Le gouvernement avance à tâtons pour «moraliser» la vie politique

En présentant son projet de loi de moralisation de la vie politique, le nouveau gouvernement Macron vient d’ouvrir l’immense chantier de la lutte contre la corruption, les conflits d’intérêts et le clientélisme. Des mesures phares ont été annoncées par le ministre de la Justice M. Bayrou. Mais tout reste encore à faire pour assainir le débat démocratique.


Le chantier est enfin lancé! Au terme d’une campagne électorale marquée par les scandales politico-financières, le nouveau gouvernement d’Emmanuel Macron vient de présenter son tant attendu projet de loi de moralisation de la vie publique. Un chantier aussi immense qu’impérieux qui a pour objectif de rétablir la confiance entre les citoyens et leurs représentants, dont les comportements ne cessent de provoquer l’ire de l’opinion publique. Ce jeudi, le Garde des sceaux François Bayrou a présenté le projet-phare de ce début de quinquennat en listant un catalogue de mesures importantes –représentants de réelles avancées– même si le chemin vers l’assainissement de la vie démocratique semble encore bien long.

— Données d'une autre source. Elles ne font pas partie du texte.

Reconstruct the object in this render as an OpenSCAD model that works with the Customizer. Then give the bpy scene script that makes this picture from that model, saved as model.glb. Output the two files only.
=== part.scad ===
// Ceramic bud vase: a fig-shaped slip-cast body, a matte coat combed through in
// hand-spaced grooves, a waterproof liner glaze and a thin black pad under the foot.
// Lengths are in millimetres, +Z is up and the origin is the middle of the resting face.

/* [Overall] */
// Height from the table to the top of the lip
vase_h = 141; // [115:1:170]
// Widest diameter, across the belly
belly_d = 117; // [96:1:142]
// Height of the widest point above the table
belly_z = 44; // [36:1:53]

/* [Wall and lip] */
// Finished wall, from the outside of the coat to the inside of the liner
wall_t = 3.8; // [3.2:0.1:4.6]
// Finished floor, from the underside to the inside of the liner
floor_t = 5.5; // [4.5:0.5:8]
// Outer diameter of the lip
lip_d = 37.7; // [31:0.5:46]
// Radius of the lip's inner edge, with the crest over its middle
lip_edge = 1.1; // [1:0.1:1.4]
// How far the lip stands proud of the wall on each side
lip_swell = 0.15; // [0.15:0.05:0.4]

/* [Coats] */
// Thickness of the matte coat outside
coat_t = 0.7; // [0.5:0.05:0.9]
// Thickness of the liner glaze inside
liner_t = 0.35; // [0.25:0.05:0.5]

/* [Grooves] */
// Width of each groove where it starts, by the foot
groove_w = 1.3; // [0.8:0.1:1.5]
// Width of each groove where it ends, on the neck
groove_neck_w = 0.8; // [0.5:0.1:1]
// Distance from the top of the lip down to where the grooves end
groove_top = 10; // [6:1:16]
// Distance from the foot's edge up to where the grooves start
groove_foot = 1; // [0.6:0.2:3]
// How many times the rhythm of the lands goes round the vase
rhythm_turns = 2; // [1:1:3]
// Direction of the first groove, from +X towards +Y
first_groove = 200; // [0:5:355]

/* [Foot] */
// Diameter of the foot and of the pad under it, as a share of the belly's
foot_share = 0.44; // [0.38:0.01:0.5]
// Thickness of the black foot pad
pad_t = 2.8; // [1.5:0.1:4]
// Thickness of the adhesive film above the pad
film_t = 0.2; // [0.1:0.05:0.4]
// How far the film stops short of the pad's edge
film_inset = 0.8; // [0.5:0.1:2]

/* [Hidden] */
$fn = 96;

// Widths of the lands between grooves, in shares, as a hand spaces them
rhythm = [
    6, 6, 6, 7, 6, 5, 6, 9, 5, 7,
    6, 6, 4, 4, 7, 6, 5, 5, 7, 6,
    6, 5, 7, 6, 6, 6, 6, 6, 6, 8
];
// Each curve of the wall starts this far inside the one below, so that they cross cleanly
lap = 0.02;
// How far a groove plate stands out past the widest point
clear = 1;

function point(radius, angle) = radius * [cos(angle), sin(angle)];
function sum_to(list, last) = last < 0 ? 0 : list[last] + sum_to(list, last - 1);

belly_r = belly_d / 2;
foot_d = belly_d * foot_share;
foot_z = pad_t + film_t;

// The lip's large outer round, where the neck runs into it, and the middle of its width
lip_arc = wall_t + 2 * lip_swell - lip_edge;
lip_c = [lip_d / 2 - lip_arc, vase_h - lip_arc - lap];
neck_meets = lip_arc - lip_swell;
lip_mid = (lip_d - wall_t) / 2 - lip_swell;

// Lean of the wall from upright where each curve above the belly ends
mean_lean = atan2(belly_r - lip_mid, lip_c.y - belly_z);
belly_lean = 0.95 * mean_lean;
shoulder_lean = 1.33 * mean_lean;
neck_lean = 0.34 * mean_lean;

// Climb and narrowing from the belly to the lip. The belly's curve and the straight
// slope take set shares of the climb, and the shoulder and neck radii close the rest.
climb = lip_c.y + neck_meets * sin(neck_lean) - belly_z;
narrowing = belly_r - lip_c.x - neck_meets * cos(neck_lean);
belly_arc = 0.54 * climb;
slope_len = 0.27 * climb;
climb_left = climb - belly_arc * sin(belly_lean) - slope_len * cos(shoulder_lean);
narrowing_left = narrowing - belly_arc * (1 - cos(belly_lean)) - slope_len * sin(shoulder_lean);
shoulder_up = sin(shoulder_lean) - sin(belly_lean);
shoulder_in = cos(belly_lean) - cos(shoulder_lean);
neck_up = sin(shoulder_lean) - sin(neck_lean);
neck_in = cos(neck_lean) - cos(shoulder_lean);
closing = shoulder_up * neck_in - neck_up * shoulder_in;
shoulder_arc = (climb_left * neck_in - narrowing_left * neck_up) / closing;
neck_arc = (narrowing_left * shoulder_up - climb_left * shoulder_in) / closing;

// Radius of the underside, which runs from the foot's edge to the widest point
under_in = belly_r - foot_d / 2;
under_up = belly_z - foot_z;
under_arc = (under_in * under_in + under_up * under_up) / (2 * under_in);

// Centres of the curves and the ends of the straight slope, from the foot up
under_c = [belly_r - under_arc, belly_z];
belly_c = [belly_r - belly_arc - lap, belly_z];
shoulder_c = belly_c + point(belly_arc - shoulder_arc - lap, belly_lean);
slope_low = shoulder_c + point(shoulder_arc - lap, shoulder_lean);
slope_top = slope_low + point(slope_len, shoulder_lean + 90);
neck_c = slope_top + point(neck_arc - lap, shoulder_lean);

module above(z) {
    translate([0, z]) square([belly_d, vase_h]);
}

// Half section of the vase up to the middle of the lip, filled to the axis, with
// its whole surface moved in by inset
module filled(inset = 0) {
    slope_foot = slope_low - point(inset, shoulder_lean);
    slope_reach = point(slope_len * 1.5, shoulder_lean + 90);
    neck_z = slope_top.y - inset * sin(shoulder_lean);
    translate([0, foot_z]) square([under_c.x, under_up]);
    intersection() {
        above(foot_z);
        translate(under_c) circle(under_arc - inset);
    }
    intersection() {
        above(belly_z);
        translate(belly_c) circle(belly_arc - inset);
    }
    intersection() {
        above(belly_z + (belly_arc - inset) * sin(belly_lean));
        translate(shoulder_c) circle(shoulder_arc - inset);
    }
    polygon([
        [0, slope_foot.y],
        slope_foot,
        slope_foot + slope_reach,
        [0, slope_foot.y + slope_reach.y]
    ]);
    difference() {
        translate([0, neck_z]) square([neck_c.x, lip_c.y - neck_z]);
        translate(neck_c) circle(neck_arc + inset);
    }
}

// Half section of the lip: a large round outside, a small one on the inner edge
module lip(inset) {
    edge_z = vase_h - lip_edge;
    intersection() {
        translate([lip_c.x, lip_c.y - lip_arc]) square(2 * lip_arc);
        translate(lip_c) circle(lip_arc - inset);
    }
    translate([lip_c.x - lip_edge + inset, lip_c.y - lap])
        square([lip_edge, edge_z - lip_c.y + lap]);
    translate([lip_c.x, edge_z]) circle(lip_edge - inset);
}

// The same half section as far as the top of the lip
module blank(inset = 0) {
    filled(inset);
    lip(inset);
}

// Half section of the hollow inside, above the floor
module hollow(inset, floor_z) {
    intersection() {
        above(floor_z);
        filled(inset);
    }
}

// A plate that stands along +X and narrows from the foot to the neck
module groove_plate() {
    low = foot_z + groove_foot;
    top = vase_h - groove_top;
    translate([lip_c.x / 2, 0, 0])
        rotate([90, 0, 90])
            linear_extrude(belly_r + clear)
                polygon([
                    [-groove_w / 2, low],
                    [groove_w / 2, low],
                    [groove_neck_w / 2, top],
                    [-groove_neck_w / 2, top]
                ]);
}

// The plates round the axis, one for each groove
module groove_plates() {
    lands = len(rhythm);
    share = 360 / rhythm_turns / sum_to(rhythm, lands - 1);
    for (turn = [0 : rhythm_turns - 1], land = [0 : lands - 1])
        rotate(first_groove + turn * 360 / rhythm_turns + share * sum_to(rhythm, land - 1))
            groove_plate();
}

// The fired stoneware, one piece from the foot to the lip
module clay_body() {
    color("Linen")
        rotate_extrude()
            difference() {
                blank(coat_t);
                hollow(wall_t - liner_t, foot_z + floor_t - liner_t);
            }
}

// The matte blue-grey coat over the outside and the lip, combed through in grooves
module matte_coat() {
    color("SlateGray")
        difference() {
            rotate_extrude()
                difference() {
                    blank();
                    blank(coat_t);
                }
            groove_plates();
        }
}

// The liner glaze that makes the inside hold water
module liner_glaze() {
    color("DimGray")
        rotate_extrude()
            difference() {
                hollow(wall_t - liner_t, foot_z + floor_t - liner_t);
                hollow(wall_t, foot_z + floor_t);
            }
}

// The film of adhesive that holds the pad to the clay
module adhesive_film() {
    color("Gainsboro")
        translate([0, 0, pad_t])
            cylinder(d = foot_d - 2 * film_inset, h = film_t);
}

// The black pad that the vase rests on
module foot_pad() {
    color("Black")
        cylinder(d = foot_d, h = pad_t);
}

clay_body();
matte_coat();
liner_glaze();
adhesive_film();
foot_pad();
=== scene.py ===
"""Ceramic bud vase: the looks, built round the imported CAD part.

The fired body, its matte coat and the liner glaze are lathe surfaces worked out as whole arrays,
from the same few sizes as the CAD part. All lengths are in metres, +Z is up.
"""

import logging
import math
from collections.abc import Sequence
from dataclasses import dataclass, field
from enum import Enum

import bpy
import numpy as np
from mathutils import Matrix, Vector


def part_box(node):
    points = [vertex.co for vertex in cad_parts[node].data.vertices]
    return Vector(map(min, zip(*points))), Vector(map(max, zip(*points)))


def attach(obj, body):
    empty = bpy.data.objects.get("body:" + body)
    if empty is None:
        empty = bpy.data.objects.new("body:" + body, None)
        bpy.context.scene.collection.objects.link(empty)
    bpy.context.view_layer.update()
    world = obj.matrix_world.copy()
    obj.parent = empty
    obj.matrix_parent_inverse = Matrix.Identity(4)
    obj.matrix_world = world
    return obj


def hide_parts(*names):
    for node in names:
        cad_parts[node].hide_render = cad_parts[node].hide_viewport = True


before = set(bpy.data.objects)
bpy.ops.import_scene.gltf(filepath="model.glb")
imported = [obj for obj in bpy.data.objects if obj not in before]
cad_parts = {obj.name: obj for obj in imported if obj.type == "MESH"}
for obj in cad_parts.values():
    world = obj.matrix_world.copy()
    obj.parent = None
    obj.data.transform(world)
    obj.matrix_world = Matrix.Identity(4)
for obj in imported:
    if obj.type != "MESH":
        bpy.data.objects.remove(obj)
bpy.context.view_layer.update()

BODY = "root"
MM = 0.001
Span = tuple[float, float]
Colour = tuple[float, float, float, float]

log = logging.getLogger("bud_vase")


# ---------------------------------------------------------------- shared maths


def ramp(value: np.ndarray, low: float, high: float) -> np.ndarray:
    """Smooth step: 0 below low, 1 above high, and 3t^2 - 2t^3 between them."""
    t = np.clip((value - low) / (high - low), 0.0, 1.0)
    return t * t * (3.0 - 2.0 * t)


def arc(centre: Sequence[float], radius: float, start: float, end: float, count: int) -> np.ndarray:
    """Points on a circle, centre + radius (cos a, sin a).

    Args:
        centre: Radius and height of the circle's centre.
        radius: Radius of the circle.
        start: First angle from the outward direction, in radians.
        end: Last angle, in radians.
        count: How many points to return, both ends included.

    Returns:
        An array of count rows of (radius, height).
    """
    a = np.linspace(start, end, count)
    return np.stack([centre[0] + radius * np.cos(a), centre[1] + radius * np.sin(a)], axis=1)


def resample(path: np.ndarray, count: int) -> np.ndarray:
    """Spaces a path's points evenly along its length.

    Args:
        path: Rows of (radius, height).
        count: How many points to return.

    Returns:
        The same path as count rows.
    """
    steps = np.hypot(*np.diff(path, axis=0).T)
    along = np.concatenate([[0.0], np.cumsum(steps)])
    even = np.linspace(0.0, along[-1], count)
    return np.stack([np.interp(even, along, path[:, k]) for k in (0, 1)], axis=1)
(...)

Quelques semaines à peine après le déclenchement de l’affaire Fillon, le ministre de la Justice a ainsi présenté plusieurs propositions visant à accroître le contrôle des activités parlementaires. les ministres, les parlementaires et responsables d’exécutifs locaux n’auront plus le droit de recruter des membres de leur famille comme collaborateurs. Une petite révolution tandis que l'Assemblée avait rémunéré 52 épouses, 28 fils et 32 filles de députés pour la seule année 2014, selon le décompte du site d’information Mediapart. Un autre dossier promet de faire trembler les petites habitudes du Palais-Bourbon: celui de l’indemnité pour frais de mandat (5 300 euros d'IRFM versés chaque mois aux députés sans le moindre contrôle sur leur usage réel). François Bayrou a annoncé que les frais se rembourseront désormais «au réel» sur la base de «présentation de factures».

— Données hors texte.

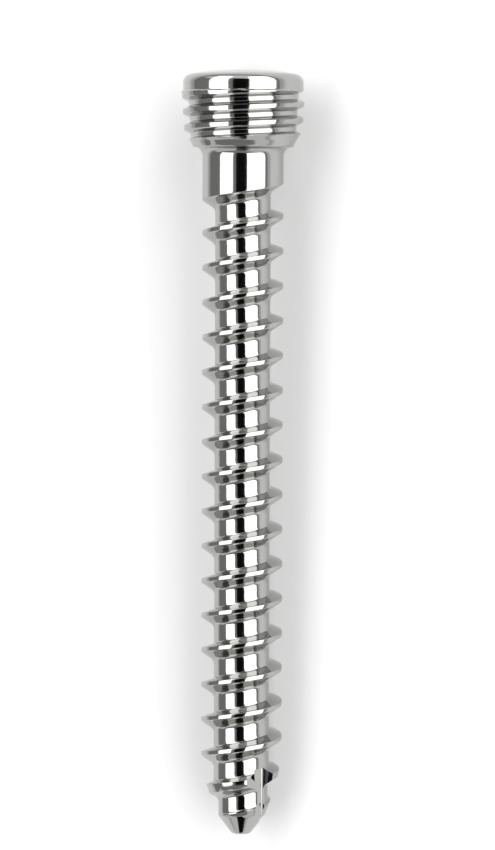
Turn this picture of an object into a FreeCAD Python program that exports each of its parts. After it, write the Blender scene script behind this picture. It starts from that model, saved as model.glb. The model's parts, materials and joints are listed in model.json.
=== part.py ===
"""Locking cortical screw, turned from one bar of steel.

The screw is built upright about its own axis, with the top of its head at height 0 and the tip below. It
is then laid down as it rests on a table, with the head towards +Y. A depth is counted from the top of the
head towards the tip, and an azimuth from the screw's own +X, anticlockwise as seen from the head.
"""

import FreeCAD, Part
import math
import os
import re
import Sketcher
from FreeCAD import Placement, Rotation, Vector

NODE = "screw"

# Driving sizes in millimetres and degrees.
SIZES = {
    "overall_length": 33.1,
    # Crown: the smooth band round the top of the head, under a shallow dome.
    "crown_radius": 2.60,
    "crown_height": 0.95,
    "crown_chamfer": 0.30,
    "dome_rise": 0.20,
    # Conical locking thread on the head. A flank angle is counted from the plane across the axis.
    "head_crest_radius": 2.67,
    "head_cone_angle": 4.0,
    "head_thread_depth": 0.27,
    "head_pitch": 0.69,
    "head_crest_width": 0.19,
    "head_flank_angle": 30.0,
    "head_groove_start": 1.17,
    "head_chamfer_angle": 33.0,
    # Shoulder under the thread, and the underside that leads into the neck.
    "shoulder_radius": 2.30,
    "shoulder_length": 0.31,
    "shoulder_chamfer": 0.12,
    "head_height": 3.38,
    "neck_cone_width": 0.32,
    "neck_cone_length": 0.32,
    "neck_radius": 1.75,
    # Coarse bone thread. The load flank looks at the head and the rear flank at the tip.
    "core_radius": 1.195,
    "pitch": 1.5,
    "crest_width": 0.17,
    "load_flank_angle": 18.0,
    "rear_flank_angle": 34.0,
    "neck_end": 4.90,
    "core_taper_angle": 10.0,
    "core_taper_length": 2.4,
    # Azimuth where both grooves reach full depth, behind the screw, and the turns of their run-outs above.
    "run_out_azimuth": 60.0,
    "run_out_turns": 0.25,
    "head_run_out_turns": 0.25,
    # Tip: a slight cone, a steeper one from the bend on, and a rounded end. Lengths count from the end.
    "tip_length": 3.52,
    "tip_bend_length": 2.3,
    "tip_bend_radius": 1.56,
    "tip_round": 0.75,
    # Self-tapping flutes beside the tip.
    "flute_count": 2,
    "flute_azimuth": -32.5,
    "flute_floor_radius": 1.05,
    "flute_end": 30.35,
    "flute_end_angle": 16.0,
    # Hexagon socket for the driver, broached over a drilled bore.
    "socket_across_flats": 2.5,
    "socket_depth": 1.7,
    "socket_bore_radius": 1.23,
    "socket_point_angle": 30.0,
    # How far a cutter reaches past the surface that it cuts.
    "overcut": 0.10,
    # How far the screw has rolled to the side where it lies still, from lying on its +Y side.
    "rest_roll": 17.0,
}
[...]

Le ministre propose aussi un meilleur encadrement –sans pour autant vouloir les interdire– des activités de conseil des sénateurs et députés. Exercées en parallèle de leur mandat électif, ces dernières sont souvent à l’origine de conflits d’intérêts.

Enfin, il envisage la suppression pure et simple de la réserve parlementaire, enveloppe dont dispose chaque député ou sénateur pour financer des activités associatives qui renforce par sa nature même le clientélisme.

Tandis que plusieurs partis ou candidats (le FN, Nicolas Sarkozy,...) sont mis en cause pour le financement de leurs campagnes, François Bayrou a aussi promis un «choc de confiance» pour mieux encadrer ces questions. Les comptes de campagne seront désormais certifiés par des magistrats de la Cour des comptes et non plus par des commissaires aux comptes sélectionnés par les partis eux-mêmes. En écho aux scandales des emprunts russes du Front national, le projet de loi prévoit aussi l’interdiction pour les mouvements politiques d’emprunter de fonds auprès de personnes morales étrangères (entreprises, banques, etc.), à l’exception des banques européennes.

Le gouvernement Macron s’attaque aussi à un des plus gros privilèges de la Constitution. La Cour de justice de la République (CJR) est une juridiction spécialisée seule habilitée à juger les ministres pour des actes dans l’exercice de leurs fonctions. Elle est composée à parité de magistrats et de parlementaires et débouche très réguliérement sur des décisions dignes des arrangements les plus scandaleux. Il en est ainsi de la condamnation de l’ancienne ministre Christine Lagarde, actuelle présidente du FMI, reconnue coupable de négligence dans l’affaire Tapie mais dispensée de peine. Cette semaine, c’est l’ancien Premier ministre Edouard Balladur qui a été mis en examen par la CJR dans le cadre de l’énorme dossier Karachi 23 ans après les faits. D’autres ministres –à l’instar de M. Alliot-Marie– attendent paisiblement que cette Cour spéciale décide de les juger, ou non. Sauf, si M. Bayrou décide d’aller au bout de ses promesses: son projet de loi propose en effet (comme l’avait fait M. Hollande) la suppression de la CJR. De quoi injecter un minimum d’égalité dans une République à bout de souffle.